Reproduce the first line and every line after it, exactly, through the one containing "LEG_ANGLES = (-150, -30, 90)". Leave out the rest.
** Begin Supplied information **
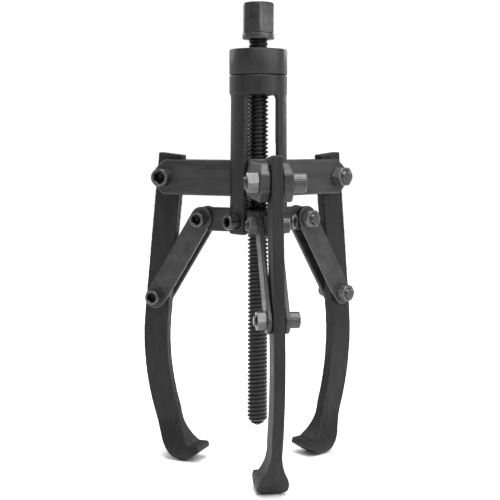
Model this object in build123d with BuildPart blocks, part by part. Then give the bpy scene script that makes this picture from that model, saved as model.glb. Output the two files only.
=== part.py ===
from build123d import *
from math import atan2, cos, degrees, hypot, radians, sin, tan
import os

# Self-centring three-jaw gear puller, every dimension in millimetres.
# Z = 0 is the plane that the three rounded feet stand on and the forcing screw lies on the Z axis.
# A sketch "on an arm" uses X for the distance from the screw axis and Y for the height.

# ---------------------------------------------------------------- driving dimensions
ARM_ANGLES = (-90, 30, 150)  # the three arms, jaws and link pairs
LEG_ANGLES = (-150, -30, 90)  # the three cage legs, midway between the arms

# heights above the standing plane
PIVOT_Z = 229.5  # jaw pivots, and the middle of the upper arms
LINK_TOP_Z = 196.8  # pins of the links in the lower hub
LINK_LOW_Z = 133.1  # pins of the links in the jaws
TIP_Z = 34.2
HEX_TOP_Z = 362.5
FLANGE_TOP_Z = 339.9
FLANGE_LOW_Z = 335.1
COLLAR_TOP_Z = 327.4
COLLAR_LOW_Z = 308.4
RING_TOP_Z = 307.9
RING_LOW_Z = 293.3
LEG_LOW_Z = 187.0

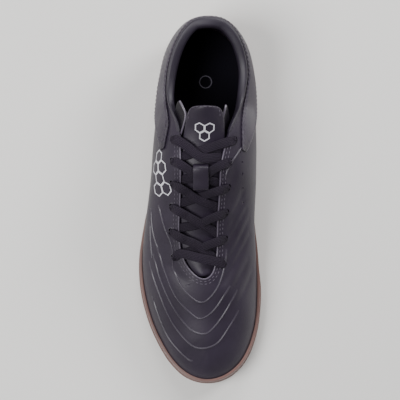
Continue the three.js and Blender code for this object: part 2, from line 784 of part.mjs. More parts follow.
const shoe = new THREE.Group();
shoe.add(outsole(), upper(), heelQuarter(), collarLining(), insole(), tongue(), laceKeeper(), laceBar());
for (let row = 0; row < eyelets.length - 1; row++) shoe.add(laceCross(row));

// The origin is under the middle of the shoe, on the ground.
const box = new THREE.Box3().setFromObject(shoe);
const middle = box.getCenter(new THREE.Vector3());
shoe.position.set(-middle.x, -middle.y, -box.min.z);

export default shoe;
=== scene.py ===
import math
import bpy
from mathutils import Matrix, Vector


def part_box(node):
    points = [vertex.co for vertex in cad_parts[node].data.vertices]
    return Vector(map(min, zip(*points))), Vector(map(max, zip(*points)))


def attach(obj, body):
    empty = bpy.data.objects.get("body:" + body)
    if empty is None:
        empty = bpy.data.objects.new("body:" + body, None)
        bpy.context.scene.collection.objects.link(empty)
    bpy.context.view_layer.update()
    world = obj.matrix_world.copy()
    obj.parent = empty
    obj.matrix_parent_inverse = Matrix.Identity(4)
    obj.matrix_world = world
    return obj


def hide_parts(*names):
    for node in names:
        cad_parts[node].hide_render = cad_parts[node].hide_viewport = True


bl_info = {
    "name": "Indoor Soccer Shoe",
    "version": (1, 0, 0),
    "blender": (4, 5, 0),
    "location": "3D View > Sidebar > Shoe",
    "description": "Builds a right indoor soccer shoe: lasted upper, padded collar, laces and gum cup sole",
    "category": "Object",
}

import bpy
import numpy as np
from mathutils import Vector
from mathutils.bvhtree import BVHTree

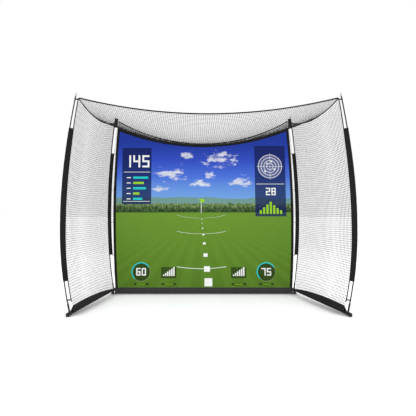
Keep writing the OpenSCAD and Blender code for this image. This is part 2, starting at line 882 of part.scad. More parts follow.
module bottom_flap_left() {
    left() bottom_flap_right();
}

// ---------------------------------------------------------------- side frames
// tongue between the bracket's cheeks, with a plug in the tube; the heel's flats meet the bracket's
// block when the frame stands splayed and when it stands square
module hinge_tongue_right() {
    color(steel) {
        difference() {
            translate([pin_x, pin_y, rear_z]) union() {
                intersection() {
                    rotate([0, 0, splay - 90])
                        translate([-tongue_heel - 2, -tongue_width / 2, -tongue_thick / 2])
                            cube([tongue_heel + 2 + tongue_reach, tongue_width, tongue_thick]);
                    heel_flats();
                }
                rotate([0, side_slope, splay - 90])
                    translate([tongue_reach - 4, 0, 0]) rotate([0, 90, 0])
                        cylinder(h = plug_length, r = plug_r);
            }
            translate([pin_x, pin_y, rear_z - tube_d])
                cylinder(h = 2 * tube_d, r = pin_d / 2 + pin_fit);
        }
    }
}

// the space that the tongue's heel may fill; its flats are the stops of the swing
module heel_flats() {
    reach = 4 * tongue_reach;
    intersection() {
        translate([-reach, -2 * reach, -tube_d]) cube([2 * reach, 2 * reach + tongue_heel - stop_gap, 2 * tube_d]);
        rotate([0, 0, splay])
            translate([-reach, -2 * reach, -tube_d])
                cube([2 * reach, 2 * reach + tongue_heel - stop_gap, 2 * tube_d]);
    }
}

module hinge_tongue_left() {
    left() hinge_tongue_right();
}

module side_tube_rear_right() {
    color(steel) along_side_tube()
        difference() {
            translate([0, 0, side_tube_start])
                pipe(side_joint - side_tube_start, tube_r, bore_r);
            button_hole(side_button_s);
        }
}

module side_tube_rear_left() {
    left() side_tube_rear_right();
}

module side_tube_front_right() {
    color(steel) along_side_tube() spigot_tube(side_joint + seat_gap, side_length);
}

module side_tube_front_left() {
    left() side_tube_front_right();
}

// collar on the side tube with the front pole's socket standing on it
module pole_socket_right() {
    color(steel)
        difference() {
            union() {
                in_side_frame() translate([socket_s - collar_half, 0, 0]) rotate([0, 90, 0])
                    cylinder(h = 2 * collar_half, r = tube_r + seat_gap + collar_wall);
                down_socket(front_mouth, front_lean, front_tilt)
                    cylinder(h = front_socket_run, r = socket_r);
            }
            in_side_frame() translate([socket_s - 2 * collar_half, 0, 0]) rotate([0, 90, 0])
                cylinder(h = 4 * collar_half, r = tube_r + seat_gap);
            down_socket(front_mouth, front_lean, front_tilt)
                translate([0, 0, -1]) cylinder(h = socket_depth + 1, r = socket_bore_r);
        }
}

module pole_socket_left() {
    left() pole_socket_right();
}

// rubber cap over the tube's end, with a flat foot on the ground
module foot_cap_right() {
    cap_r = tube_r + seat_gap + cap_wall;
    color(rubber)
        difference() {
            union() {
                in_side_frame() translate([side_length - cap_length, 0, 0]) rotate([0, 90, 0])
                    cylinder(h = cap_length + cap_wall, r = cap_r);
                translate([side_at(side_length - cap_length, 0, 0)[0],
                           side_at(side_length - cap_length, 0, 0)[1], 0])
                    rotate([0, 0, splay - 90])
                        translate([1, -cap_foot / 2, 0]) cube([cap_length, cap_foot, front_z]);
            }
            in_side_frame() translate([side_length - cap_length - 1, 0, 0]) rotate([0, 90, 0])
                cylinder(h = cap_length + 1 + seat_gap, r = tube_r + seat_gap);
        }
}

module foot_cap_left() {
    left() foot_cap_right();
}

// folded cloth round the side tube, rising to an arched edge that carries the side net
module side_skirt_right() {
    steps = 16;
    lean = tan(skirt_lean);
    peak = skirt_front + skirt_bow;
    color(cloth) in_side_frame()
        intersection() {
            translate([skirt_from, 0, 0]) rotate([90, 0, 90]) linear_extrude(skirt_to - skirt_from)
                difference() {
                    union() {
                        circle(r = tube_r + cloth_gap + skirt_cloth);
                        polygon([[-tube_r - cloth_gap - skirt_cloth, 0], [tube_r + cloth_gap + skirt_cloth, 0],
                                 [skirt_cloth - peak * lean, peak], [-skirt_cloth - peak * lean, peak]]);
                    }
                    circle(r = tube_r + cloth_gap);
                }
            difference() {
                translate([0, tube_d * 2, 0]) rotate([90, 0, 0]) linear_extrude(tube_d * 4)
                    polygon(concat([[skirt_from, -tube_d], [skirt_to, -tube_d]],
                                   [for (k = [steps : -1 : 0])
                                       [lerp(skirt_from, skirt_to, k / steps),
                                        skirt_height(k / steps)]]));
                // eyelet over the snap button
                translate([side_button_s, 0, 0]) rotate([-90, 0, 0])
                    cylinder(h = tube_d, r = eyelet_r);
            }
        }
}

module side_skirt_left() {
    left() side_skirt_right();
}

// ---------------------------------------------------------------- snap buttons
// own axes: origin on the tube's axis, +X along the tube, +Z out through its wall
flange_low = sqrt(pow(spigot_bore_r, 2) - pow(button_flange_r, 2)) - button_drop - button_flange;
module snap_button() {
    color(spring_steel) {
        translate([0, 0, flange_low]) cylinder(h = tube_r + button_proud - flange_low, r = button_r);
        translate([0, 0, flange_low]) cylinder(h = button_flange, r = button_flange_r);
    }
}

// bent leaf under the button, open towards the tube's end
module button_spring() {
    floor = -sqrt(pow(spigot_bore_r, 2) - pow(leaf_width / 2, 2)) + leaf_gap;
    top = flange_low - leaf_gap;
    flat = button_flange_r + 2;
    color(spring_steel) rotate([90, 0, 0]) translate([0, 0, -leaf_width / 2])
        linear_extrude(leaf_width)
            polygon([[-leaf_length, floor], [flat, floor], [flat, floor + leaf],
                     [-leaf_length + 2 * leaf, floor + leaf], [-flat + leaf / 2, top - leaf],
                     [flat, top - leaf], [flat, top], [-flat, top], [-leaf_length, floor + 2 * leaf]]);
}

module at_rear_button() {
    translate([rear_button_x, rear_tube_y, rear_z]) children();
}

module at_side_button() {
    in_side_frame() translate([side_button_s, 0, 0]) rotate([-90, 0, 0]) children();
}

module rear_button_right() {
    at_rear_button() snap_button();
}

module rear_button_left() {
    left() rear_button_right();
}

module rear_button_springs() {
    both() at_rear_button() mirror([1, 0, 0]) button_spring();
}

module side_button_right() {
    at_side_button() snap_button();
}

module side_button_left() {
    left() side_button_right();
}

module side_button_spring_right() {
    at_side_button() mirror([1, 0, 0]) button_spring();
}

module side_button_spring_left() {
    left() side_button_spring_right();
}

rear_tube_left();
rear_tube_centre();
rear_tube_right();
corner_bracket_left();
corner_bracket_right();
hinge_pins();
corner_feet();
rear_pole_left();
rear_pole_right();
rear_ferrules();
rear_tip_caps();
rear_sleeve_left();
rear_sleeve_right();
rear_pockets();
back_net();
roof_net();
roof_front_cord();
back_top_cord();
impact_screen();
screen_border();
bottom_flap_left();
bottom_flap_centre();
bottom_flap_right();
screen_ties();
rear_button_left();
rear_button_right();
rear_button_springs();
hinge_tongue_left();
side_tube_rear_left();
side_tube_front_left();
pole_socket_left();
foot_cap_left();
front_pole_left();
front_ferrules_left();
front_tip_cap_left();
front_sleeve_left();
edge_cord_left();
corner_loops_left();
seam_cord_left();
side_net_left();
side_skirt_left();
side_button_left();
side_button_spring_left();
hinge_tongue_right();
side_tube_rear_right();
side_tube_front_right();
pole_socket_right();
foot_cap_right();
front_pole_right();
front_ferrules_right();
front_tip_cap_right();
front_sleeve_right();
edge_cord_right();
corner_loops_right();
seam_cord_right();
side_net_right();
side_skirt_right();
side_button_right();
side_button_spring_right();
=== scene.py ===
import math

import bmesh
import bpy
import numpy as np
from mathutils import Matrix, Vector


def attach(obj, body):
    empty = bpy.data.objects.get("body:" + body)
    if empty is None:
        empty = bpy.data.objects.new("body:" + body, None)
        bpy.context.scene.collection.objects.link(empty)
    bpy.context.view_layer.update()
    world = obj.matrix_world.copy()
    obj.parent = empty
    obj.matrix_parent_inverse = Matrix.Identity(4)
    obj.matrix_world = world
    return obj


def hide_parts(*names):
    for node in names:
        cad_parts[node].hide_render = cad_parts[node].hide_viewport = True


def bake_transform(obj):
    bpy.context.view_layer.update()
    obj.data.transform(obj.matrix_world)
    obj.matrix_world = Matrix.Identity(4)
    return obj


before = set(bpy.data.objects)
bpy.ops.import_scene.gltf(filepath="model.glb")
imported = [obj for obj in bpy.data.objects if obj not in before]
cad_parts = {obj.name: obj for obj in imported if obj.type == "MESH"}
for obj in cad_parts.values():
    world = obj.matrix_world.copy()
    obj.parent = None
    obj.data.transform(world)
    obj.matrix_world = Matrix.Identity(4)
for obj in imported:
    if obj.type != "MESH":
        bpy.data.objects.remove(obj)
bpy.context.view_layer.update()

# ------------------------------------------------------------------ sizes, in metres
PIN = np.array([1.248, 0.396])
REAR_Z, FRONT_Z, SIDE_LENGTH = 0.058, 0.024, 1.130
SPLAY = math.radians(15.5)
SLOPE = math.asin((REAR_Z - FRONT_Z) / SIDE_LENGTH)
TUBE_R, BORE_R, WALL = 0.016, 0.0145, 0.0015
SPIGOT, SEAT_GAP = 0.090, 0.0002
CENTRE_HALF, REAR_END, SIDE_START, SIDE_SPLIT = 0.415, 1.2138, 0.044, 0.560
COLLAR_R, COLLAR_BORE, SOCKET_R, SOCKET_BORE = 0.0192, 0.0163, 0.0100, 0.0075
TONGUE_HALF, CHEEK_GAP, CHEEK_R, CHEEK_BACK = 0.007, 0.00025, 0.020, 0.048
REAR_Y = PIN[1] + 0.048
ROD, RODS = 0.785, 3
POLE_R = 0.007
SLEEVE_R, WEB, WEB_HALF, HOLE_GIRTH = 0.0115, 0.041, 0.0013, 0.07
FRONT_SLEEVE, REAR_SLEEVE = (0.245, 1.960), (0.385, 1.815)
CORD_R = 0.003
SCREEN_FOOT, SCREEN_TOP, SCREEN_SIDE, SCREEN_BOW = 2.420, 2.430, 2.235, 0.042
SCREEN_FOOT_Z, SCREEN_SAG, SCREEN_AHEAD = 0.088, 0.243, 0.014
MESH, STRAND_R, BORDER_R, NET_ROUGHEN = 0.026, 0.0015, 0.0016, 0.06
CORD_GAP, NET_GAP, WRAP_GAP = 0.0004, 0.0009, 0.0006


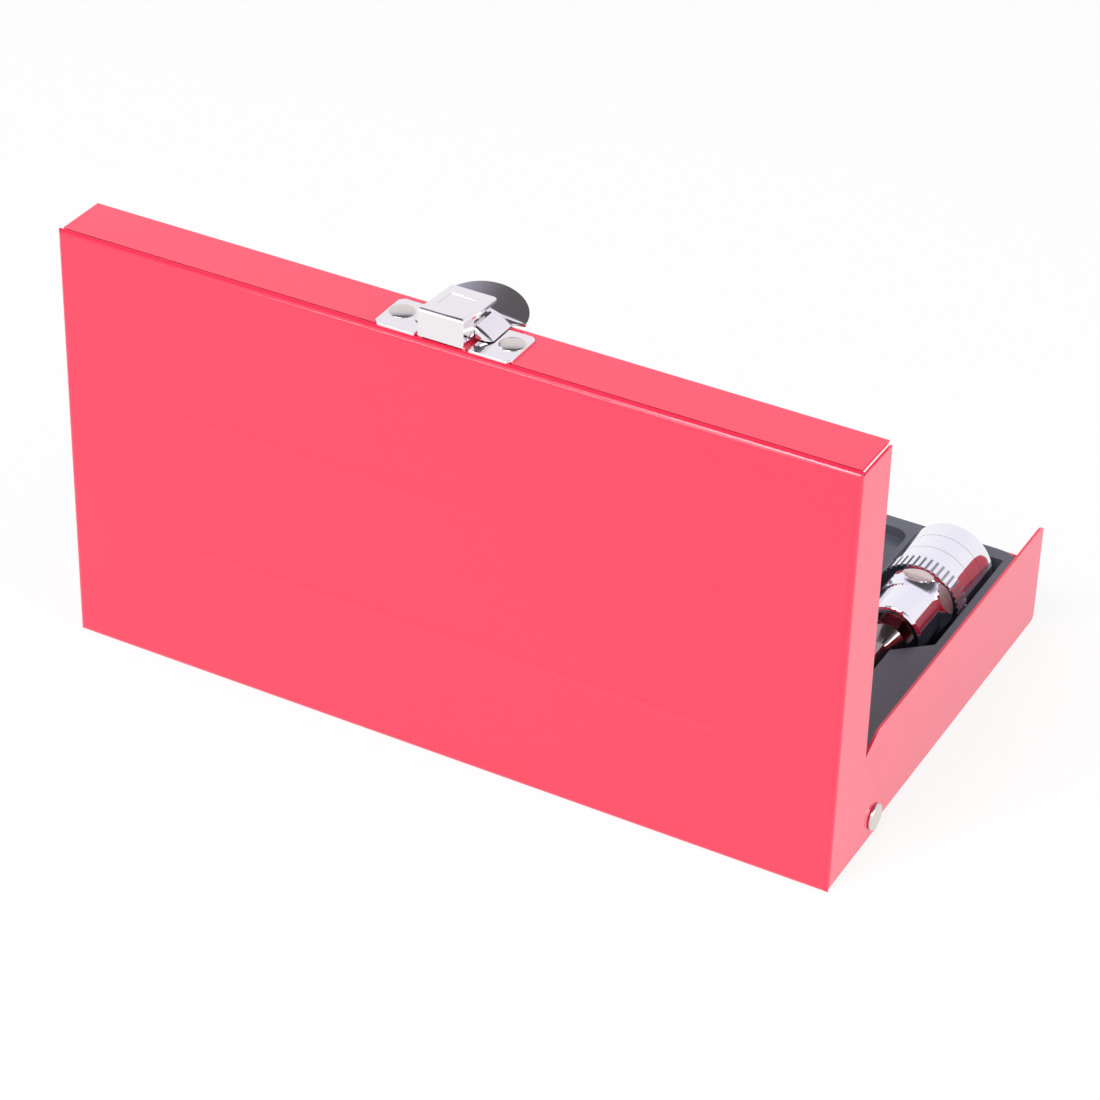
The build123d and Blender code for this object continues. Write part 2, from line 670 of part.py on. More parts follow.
** End Supplied information **
### Final answer
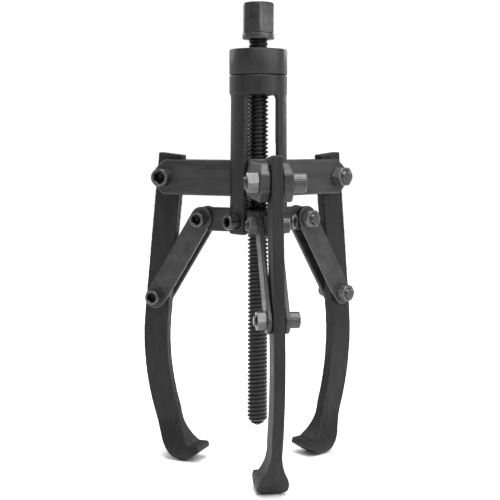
Model this object in build123d with BuildPart blocks, part by part. Then give the bpy scene script that makes this picture from that model, saved as model.glb. Output the two files only.
=== part.py ===
from build123d import *
from math import atan2, cos, degrees, hypot, radians, sin, tan
import os

# Self-centring three-jaw gear puller, every dimension in millimetres.
# Z = 0 is the plane that the three rounded feet stand on and the forcing screw lies on the Z axis.
# A sketch "on an arm" uses X for the distance from the screw axis and Y for the height.

# ---------------------------------------------------------------- driving dimensions
ARM_ANGLES = (-90, 30, 150)  # the three arms, jaws and link pairs
LEG_ANGLES = (-150, -30, 90)  # the three cage legs, midway between the arms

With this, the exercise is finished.